E’ Natale voglio sciare. E’ Natale voglio mangiare. E’ Natale voglio comprare. E’ Natale voglia giocare. E’ Natale voglio viaggiare, voglio andare. Gesù Bambino, nato povero e fragile in mezzo a noi, per darci speranza, a quanto pare farebbe bene a starsene nella grotta. Regali, cene, centro commerciale . Ma questo è il vero Natale ? Se togliamo Gesù, che cosa rimane del Natale? Una festa vuota. Gesù è il vero Natale! San Paolo, nella lettera ai Tessalonicesi che viene letta nella liturgia natalizia, scrive: “Siate sempre lieti” . Vale a dire rimanere sempre nella gioia, anche quando le cose non vanno secondo i nostri desideri. Ma c’è quella gioia profonda ? Un equivoco è sempre più dilagante. Il cenone. I regali. L’enorme macchina di festeggiamenti con cui abbiamo arricchito, infarcito l’evento che fonda la ragione di tutto. Una nascita. In un luogo povero, fatto di stenti e difficoltà. Una nascita che cambia l’uomo e il mondo, il tempo. In questo senso, le privazioni con cui dovremo fare i conti possono essere viste come una spoliazione dell’inutile, di quell’opulenza che mette al centro di tutto tradizioni altre rispetto all’unica che conti veramente. Il dono da fare a tutti i costi, il cibo sino allo sfinimento, spesso il totale distacco, dichiarato, dal motivo stesso della festa. Un interesse al mercato del Natale che non corrisponde minimamente a un amore reale e profondo per la nascita di Cristo. La storia dell’uomo si ripete per inerzia. Abbiamo santificato il mercato e profanato il tempio. Ma l’opportunità è davanti ai nostri occhi e sarebbe un peccato non provare a coglierla.
Cos’è lo spirito natalizio? Per rispondere sembrerebbe necessario fare una corsa a ostacoli, scavalcando una serie di impedimenti, primo fra tutti il frenetico consumismo. L’interrogativo, però, rimane. È, al contrario, proprio un racconto, un racconto storico, ad aprirci le porte sul significato reale dello “spirito natalizio”. Un racconto semplice e preciso. Dice così: “In quei giorni un decreto di Cesare Augusto ordinò che si facesse il censimento di tutta la terra. Questo primo censimento fu fatto quando era governatore della Siria Quirinio. Andavano tutti a farsi registrare, ciascuno nella sua città. Anche Giuseppe, che era della casa e della famiglia di Davide, dalla città di Nazaret e dalla Galilea salì in Giudea alla città di Davide, chiamata Betlemme, per farsi registrare insieme con Maria sua sposa, che era incinta. Ora, mentre si trovavano in quel luogo, si compirono per lei i giorni del parto. Diede alla luce il suo figlio primogenito, lo avvolse in fasce e lo depose in una mangiatoia, perché non c’era posto per loro nell’albergo»”(Lc 2,1-7).

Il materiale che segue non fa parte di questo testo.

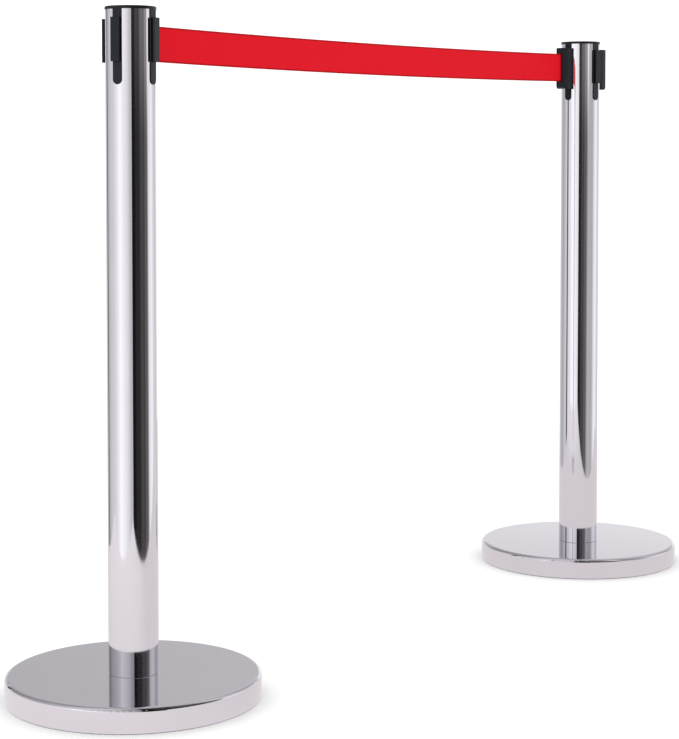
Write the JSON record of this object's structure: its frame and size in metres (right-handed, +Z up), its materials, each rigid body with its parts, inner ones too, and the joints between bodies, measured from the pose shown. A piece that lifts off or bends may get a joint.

Si tratta di un racconto storico semplice, con un riferimento preciso al cammino realizzato dal popolo di Israele. Quando Dio ha scelto il suo popolo e ha cominciato a camminare con lui, gli ha fatto una promessa; non gli ha regalato illusioni bensì ha seminato nel suo cuore la speranza; la speranza in Lui, il Dio che si mantiene fedele poiché non può contraddire sé stesso. Ha donato, dunque, loro la speranza che non delude. In base al racconto riportato prima, noi cristiani sosteniamo che quella speranza si è realizzata. Si realizza e ci proietta verso il futuro. Così si manifesta lo “spirito natalizio”: promessa che genera speranza, si compie in Gesù. Il testo citato continua narrando la scena dei pastori, l’apparizione degli angeli e il cantico che è un messaggio rivolto a ciascuno «Gloria a Dio nell’alto dei cieli e pace in terra agli uomini di buona volontà». La speranza realizzata non ci spinge solo verso il futuro, ma “deborda” nel presente stesso e si manifesta nel desiderio di pace e fraternità che, per diventare realtà, deve radicarsi in ogni cuore. Ogni volta che leggo quel racconto e contemplo la scena addentrandomi in questo spirito di speranza e di pace penso a tutti gli uomini e le donne, credenti o non credenti, che affrontano il sentiero della vita, camminando e cercando, a volte con speranza, altre senza, e mi viene il desiderio di avvicinarmi, di augurare a tutti loro pace, molta pace e di riceverne; pace di fratelli, poiché tutti lo siamo, pace che costruisce. Augurare e ricevere quella pace che renda finalmente possibile, in mezzo a tanta notte e nebbia, il riconoscerci e rincontrarci come fratelli. Tanti auguri di buon Natale a tutti.